Required work> Please give the data below again in full, exactly as it stands.

─── Provided records ───

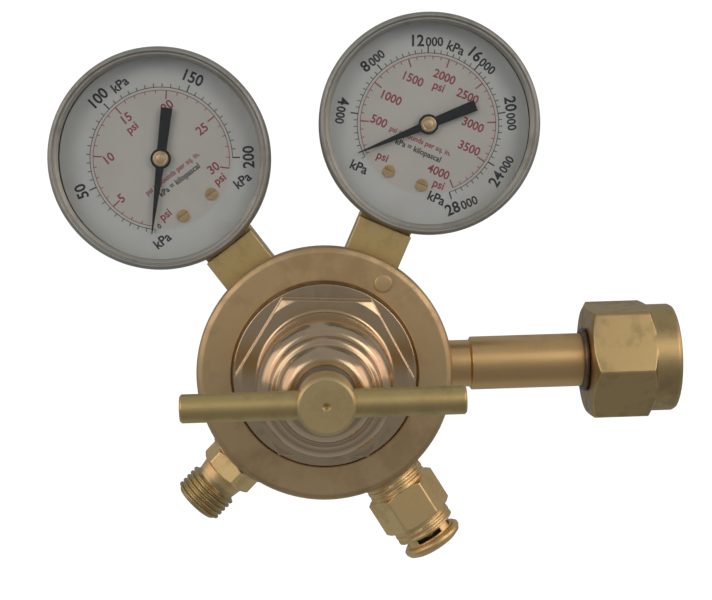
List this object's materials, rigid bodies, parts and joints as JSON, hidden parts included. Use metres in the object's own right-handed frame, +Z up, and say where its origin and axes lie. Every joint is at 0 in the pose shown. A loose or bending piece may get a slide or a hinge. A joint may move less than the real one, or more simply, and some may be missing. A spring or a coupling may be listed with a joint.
{
  "type": "gas cylinder pressure regulator",
  "caption": "Brass gas cylinder pressure regulator: bell bonnet with tee-bar adjusting screw, cylinder and delivery gauges, cylinder nut, threaded hose outlet and relief valve.",
  "frame": {"origin": "on the inlet axis, at the front end of the straight seating land of the inlet nipple's nose", "axes": "+X along the inlet, out of the cylinder nut; -Y to the front, where the dials and the adjusting screw face; +Z up, between the two gauges"},
  "size_m": [0.1902, 0.0998, 0.1676],
  "materials": {
    "forged_brass": "sand-cast satin",
    "polished_brass": "polished",
    "machined_brass": "machined satin",
    "satin_brass": "satin bar stock",
    "drawn_brass": "drawn tube",
    "nut_brass": "machined satin, handled",
    "stem_brass": "satin bar stock",
    "bright_brass": "bright turned",
    "case_steel": "brushed, warm grey",
    "zinc_steel": "zinc plated",
    "bright_steel": "bright ground",
    "spring_steel": "oiled spring wire",
    "clear_lens": "clear moulded window",
    "low_dial_print": "printed matt enamel",
    "high_dial_print": "printed matt enamel",
    "pointer_black": "matt black",
    "black_rubber": "moulded rubber",
    "seat_plastic": "moulded",
    "sintered_bronze": "sintered, porous"
  },
  "bodies": {
    "regulator": {"body": "forged_brass", "bonnet": "polished_brass", "slip_ring": "zinc_steel", "diaphragm": "black_rubber", "nozzle": "machined_brass", "adjusting_spring": "spring_steel", "seat_spring": "spring_steel", "inlet_filter": "sintered_bronze", "inlet_nipple": "drawn_brass", "outlet_fitting": "machined_brass", "relief_body": "machined_brass", "relief_cap": "machined_brass", "relief_spring": "spring_steel", "low_case": "case_steel", "low_bezel": "case_steel", "low_lens": "clear_lens", "low_dial": "low_dial_print", "low_dial_screws": "bright_brass", "low_stem": "stem_brass", "low_bourdon_tube": "machined_brass", "low_movement_frame": "machined_brass", "low_hairspring": "spring_steel", "high_case": "case_steel", "high_bezel": "case_steel", "high_lens": "clear_lens", "high_dial": "high_dial_print", "high_dial_screws": "bright_brass", "high_stem": "stem_brass", "high_bourdon_tube": "machined_brass", "high_movement_frame": "machined_brass", "high_hairspring": "spring_steel"},
    "button": {"spring_button": "zinc_steel", "thrust_ball": "bright_steel"},
    "screw": {"adjusting_screw": "machined_brass", "tee_bar": "satin_brass"},
    "valve": {"lower_spring_plate": "zinc_steel", "diaphragm_pusher": "machined_brass", "valve_stem": "bright_steel", "valve_seat": "seat_plastic"},
    "nut_ring": {"nut_retaining_ring": "black_rubber"},
    "inlet_nut": {"inlet_nut": "nut_brass"},
    "relief_poppet": {"relief_poppet": "machined_brass", "relief_seal": "black_rubber"},
    "low_pointer": {"low_pinion": "bright_brass", "low_pointer": "pointer_black"},
    "low_sector": {"low_sector_gear": "machined_brass"},
    "low_link": {"low_link": "machined_brass"},
    "high_pointer": {"high_pinion": "bright_brass", "high_pointer": "pointer_black"},
    "high_sector": {"high_sector_gear": "machined_brass"},
    "high_link": {"high_link": "machined_brass"}
  },
  "joints": [
    {"name": "adjusting_feed", "type": "slide", "parent": "regulator", "child": "button", "axis": [0, 1, 0], "range_m": [0, 0.00873], "deforming": ["adjusting_spring"]},
    {"name": "screw_turn", "type": "hinge", "parent": "button", "child": "screw", "pos_m": [-0.097, 0, 0], "axis": [0, 1, 0], "range_deg": [0, 1980]},
    {"name": "valve_lift", "type": "slide", "parent": "regulator", "child": "valve", "axis": [0, 1, 0], "range_m": [0, 0.0008], "stiffness_N_per_m": 1500, "deforming": ["diaphragm", "seat_spring"]},
    {"name": "nut_slide", "type": "slide", "parent": "regulator", "child": "nut_ring", "axis": [-1, 0, 0], "range_m": [0, 0.02]},
    {"name": "nut_spin", "type": "hinge", "parent": "nut_ring", "child": "inlet_nut", "pos_m": [0, 0, 0], "axis": [1, 0, 0], "continuous": true},
    {"name": "relief_lift", "type": "slide", "parent": "regulator", "child": "relief_poppet", "axis": [0.5075, 0, -0.8616], "range_m": [0, 0.0015], "stiffness_N_per_m": 2000, "springref_m": -0.001, "deforming": ["relief_spring"]},
    {"name": "low_pointer_turn", "type": "hinge", "parent": "regulator", "child": "low_pointer", "pos_m": [-0.14502, 0.004, 0.0661], "axis": [0, 1, 0], "range_deg": [0, 270], "stiffness_Nm_per_rad": 0.0004, "deforming": ["low_bourdon_tube", "low_hairspring"]},
    {"name": "low_sector_turn", "type": "hinge", "parent": "regulator", "child": "low_sector", "pos_m": [-0.13885, 0.004, 0.0576], "axis": [0, 1, 0], "range_deg": [-41.6, 0]},
    {"name": "low_link_turn", "type": "hinge", "parent": "low_sector", "child": "low_link", "pos_m": [-0.1321, 0.004, 0.05944], "axis": [0, 1, 0], "range_deg": [0, 41.6]},
    {"name": "high_pointer_turn", "type": "hinge", "parent": "regulator", "child": "high_pointer", "pos_m": [-0.06286, 0.004, 0.07423], "axis": [0, 1, 0], "range_deg": [0, 270], "stiffness_Nm_per_rad": 0.0004, "deforming": ["high_bourdon_tube", "high_hairspring"]},
    {"name": "high_sector_turn", "type": "hinge", "parent": "regulator", "child": "high_sector", "pos_m": [-0.06725, 0.004, 0.06469], "axis": [0, 1, 0], "range_deg": [-41.6, 0]},
    {"name": "high_link_turn", "type": "hinge", "parent": "high_sector", "child": "high_link", "pos_m": [-0.06234, 0.004, 0.0597], "axis": [0, 1, 0], "range_deg": [0, 41.6]}
  ],
  "couplings": [
    {"joint": "screw_turn", "follows": "adjusting_feed", "rad_per_m": 3957.9},
    {"joint": "low_sector_turn", "follows": "low_pointer_turn", "ratio": -0.15385},
    {"joint": "low_link_turn", "follows": "low_pointer_turn", "ratio": 0.15385},
    {"joint": "high_sector_turn", "follows": "high_pointer_turn", "ratio": -0.15385},
    {"joint": "high_link_turn", "follows": "high_pointer_turn", "ratio": 0.15385}
  ]
}
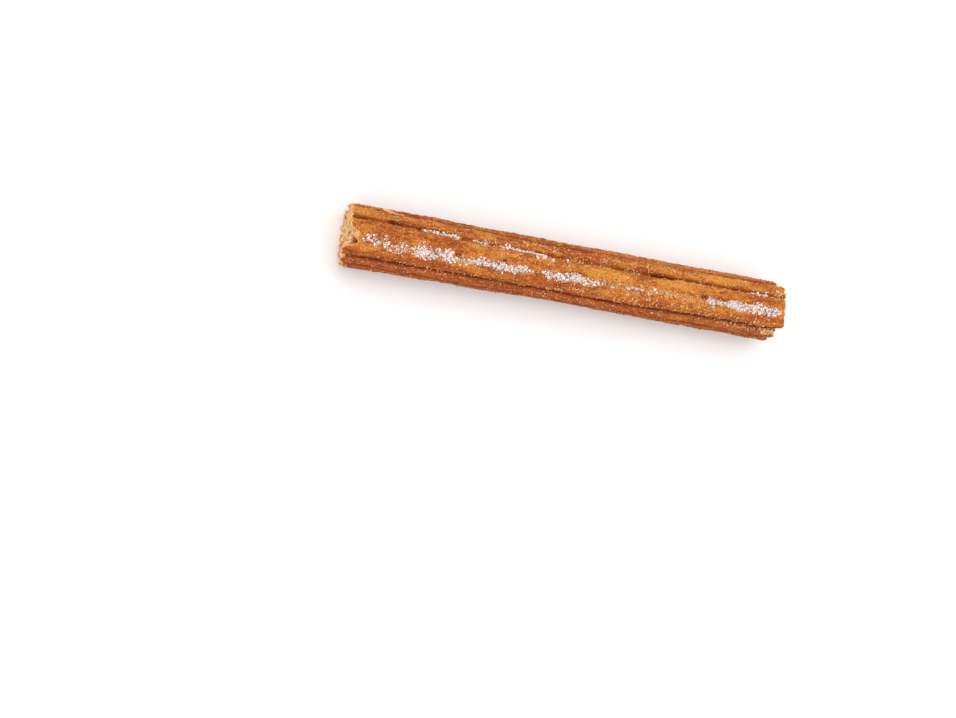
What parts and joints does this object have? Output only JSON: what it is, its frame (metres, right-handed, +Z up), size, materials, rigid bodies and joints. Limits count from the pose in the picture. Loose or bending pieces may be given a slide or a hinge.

───

Response>
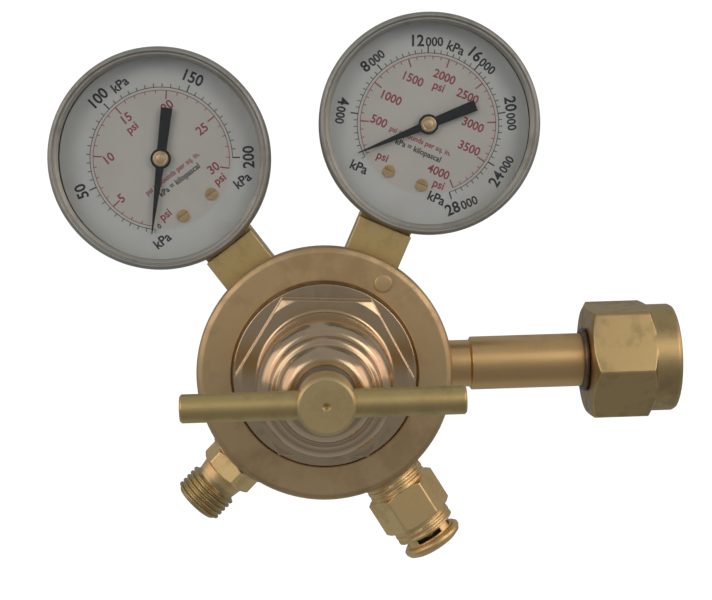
List this object's materials, rigid bodies, parts and joints as JSON, hidden parts included. Use metres in the object's own right-handed frame, +Z up, and say where its origin and axes lie. Every joint is at 0 in the pose shown. A loose or bending piece may get a slide or a hinge. A joint may move less than the real one, or more simply, and some may be missing. A spring or a coupling may be listed with a joint.
{
  "type": "gas cylinder pressure regulator",
  "caption": "Brass gas cylinder pressure regulator: bell bonnet with tee-bar adjusting screw, cylinder and delivery gauges, cylinder nut, threaded hose outlet and relief valve.",
  "frame": {"origin": "on the inlet axis, at the front end of the straight seating land of the inlet nipple's nose", "axes": "+X along the inlet, out of the cylinder nut; -Y to the front, where the dials and the adjusting screw face; +Z up, between the two gauges"},
  "size_m": [0.1902, 0.0998, 0.1676],
  "materials": {
    "forged_brass": "sand-cast satin",
    "polished_brass": "polished",
    "machined_brass": "machined satin",
    "satin_brass": "satin bar stock",
    "drawn_brass": "drawn tube",
    "nut_brass": "machined satin, handled",
    "stem_brass": "satin bar stock",
    "bright_brass": "bright turned",
    "case_steel": "brushed, warm grey",
    "zinc_steel": "zinc plated",
    "bright_steel": "bright ground",
    "spring_steel": "oiled spring wire",
    "clear_lens": "clear moulded window",
    "low_dial_print": "printed matt enamel",
    "high_dial_print": "printed matt enamel",
    "pointer_black": "matt black",
    "black_rubber": "moulded rubber",
    "seat_plastic": "moulded",
    "sintered_bronze": "sintered, porous"
  },
  "bodies": {
    "regulator": {"body": "forged_brass", "bonnet": "polished_brass", "slip_ring": "zinc_steel", "diaphragm": "black_rubber", "nozzle": "machined_brass", "adjusting_spring": "spring_steel", "seat_spring": "spring_steel", "inlet_filter": "sintered_bronze", "inlet_nipple": "drawn_brass", "outlet_fitting": "machined_brass", "relief_body": "machined_brass", "relief_cap": "machined_brass", "relief_spring": "spring_steel", "low_case": "case_steel", "low_bezel": "case_steel", "low_lens": "clear_lens", "low_dial": "low_dial_print", "low_dial_screws": "bright_brass", "low_stem": "stem_brass", "low_bourdon_tube": "machined_brass", "low_movement_frame": "machined_brass", "low_hairspring": "spring_steel", "high_case": "case_steel", "high_bezel": "case_steel", "high_lens": "clear_lens", "high_dial": "high_dial_print", "high_dial_screws": "bright_brass", "high_stem": "stem_brass", "high_bourdon_tube": "machined_brass", "high_movement_frame": "machined_brass", "high_hairspring": "spring_steel"},
    "button": {"spring_button": "zinc_steel", "thrust_ball": "bright_steel"},
    "screw": {"adjusting_screw": "machined_brass", "tee_bar": "satin_brass"},
    "valve": {"lower_spring_plate": "zinc_steel", "diaphragm_pusher": "machined_brass", "valve_stem": "bright_steel", "valve_seat": "seat_plastic"},
    "nut_ring": {"nut_retaining_ring": "black_rubber"},
    "inlet_nut": {"inlet_nut": "nut_brass"},
    "relief_poppet": {"relief_poppet": "machined_brass", "relief_seal": "black_rubber"},
    "low_pointer": {"low_pinion": "bright_brass", "low_pointer": "pointer_black"},
    "low_sector": {"low_sector_gear": "machined_brass"},
    "low_link": {"low_link": "machined_brass"},
    "high_pointer": {"high_pinion": "bright_brass", "high_pointer": "pointer_black"},
    "high_sector": {"high_sector_gear": "machined_brass"},
    "high_link": {"high_link": "machined_brass"}
  },
  "joints": [
    {"name": "adjusting_feed", "type": "slide", "parent": "regulator", "child": "button", "axis": [0, 1, 0], "range_m": [0, 0.00873], "deforming": ["adjusting_spring"]},
    {"name": "screw_turn", "type": "hinge", "parent": "button", "child": "screw", "pos_m": [-0.097, 0, 0], "axis": [0, 1, 0], "range_deg": [0, 1980]},
    {"name": "valve_lift", "type": "slide", "parent": "regulator", "child": "valve", "axis": [0, 1, 0], "range_m": [0, 0.0008], "stiffness_N_per_m": 1500, "deforming": ["diaphragm", "seat_spring"]},
    {"name": "nut_slide", "type": "slide", "parent": "regulator", "child": "nut_ring", "axis": [-1, 0, 0], "range_m": [0, 0.02]},
    {"name": "nut_spin", "type": "hinge", "parent": "nut_ring", "child": "inlet_nut", "pos_m": [0, 0, 0], "axis": [1, 0, 0], "continuous": true},
    {"name": "relief_lift", "type": "slide", "parent": "regulator", "child": "relief_poppet", "axis": [0.5075, 0, -0.8616], "range_m": [0, 0.0015], "stiffness_N_per_m": 2000, "springref_m": -0.001, "deforming": ["relief_spring"]},
    {"name": "low_pointer_turn", "type": "hinge", "parent": "regulator", "child": "low_pointer", "pos_m": [-0.14502, 0.004, 0.0661], "axis": [0, 1, 0], "range_deg": [0, 270], "stiffness_Nm_per_rad": 0.0004, "deforming": ["low_bourdon_tube", "low_hairspring"]},
    {"name": "low_sector_turn", "type": "hinge", "parent": "regulator", "child": "low_sector", "pos_m": [-0.13885, 0.004, 0.0576], "axis": [0, 1, 0], "range_deg": [-41.6, 0]},
    {"name": "low_link_turn", "type": "hinge", "parent": "low_sector", "child": "low_link", "pos_m": [-0.1321, 0.004, 0.05944], "axis": [0, 1, 0], "range_deg": [0, 41.6]},
    {"name": "high_pointer_turn", "type": "hinge", "parent": "regulator", "child": "high_pointer", "pos_m": [-0.06286, 0.004, 0.07423], "axis": [0, 1, 0], "range_deg": [0, 270], "stiffness_Nm_per_rad": 0.0004, "deforming": ["high_bourdon_tube", "high_hairspring"]},
    {"name": "high_sector_turn", "type": "hinge", "parent": "regulator", "child": "high_sector", "pos_m": [-0.06725, 0.004, 0.06469], "axis": [0, 1, 0], "range_deg": [-41.6, 0]},
    {"name": "high_link_turn", "type": "hinge", "parent": "high_sector", "child": "high_link", "pos_m": [-0.06234, 0.004, 0.0597], "axis": [0, 1, 0], "range_deg": [0, 41.6]}
  ],
  "couplings": [
    {"joint": "screw_turn", "follows": "adjusting_feed", "rad_per_m": 3957.9},
    {"joint": "low_sector_turn", "follows": "low_pointer_turn", "ratio": -0.15385},
    {"joint": "low_link_turn", "follows": "low_pointer_turn", "ratio": 0.15385},
    {"joint": "high_sector_turn", "follows": "high_pointer_turn", "ratio": -0.15385},
    {"joint": "high_link_turn", "follows": "high_pointer_turn", "ratio": 0.15385}
  ]
}
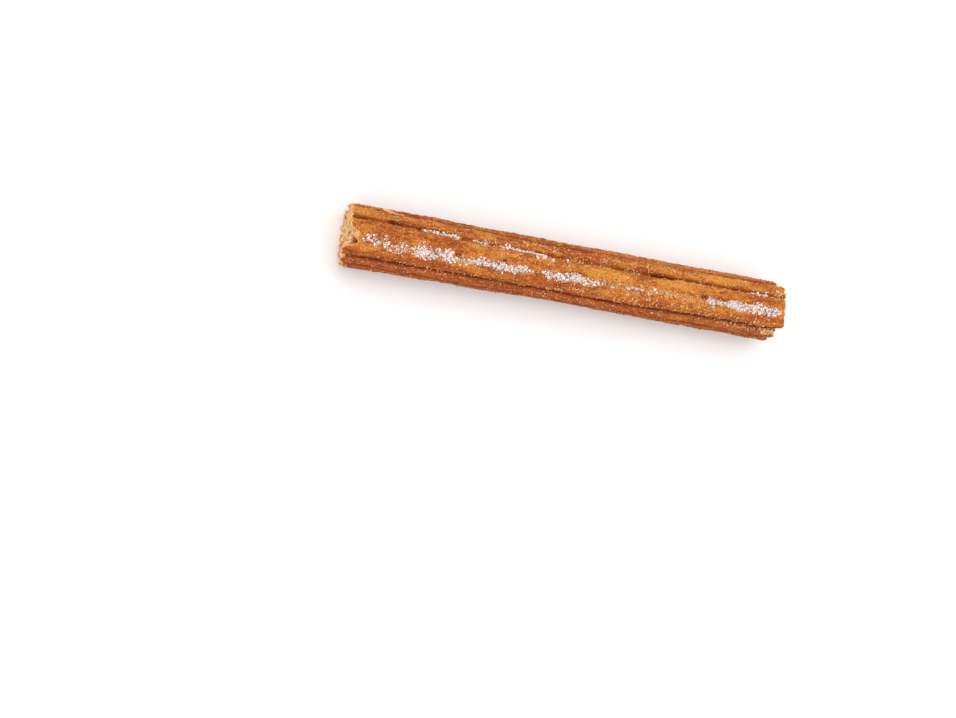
What parts and joints does this object have? Output only JSON: what it is, its frame (metres, right-handed, +Z up), size, materials, rigid bodies and joints. Limits count from the pose in the picture. Loose or bending pieces may be given a slide or a hinge.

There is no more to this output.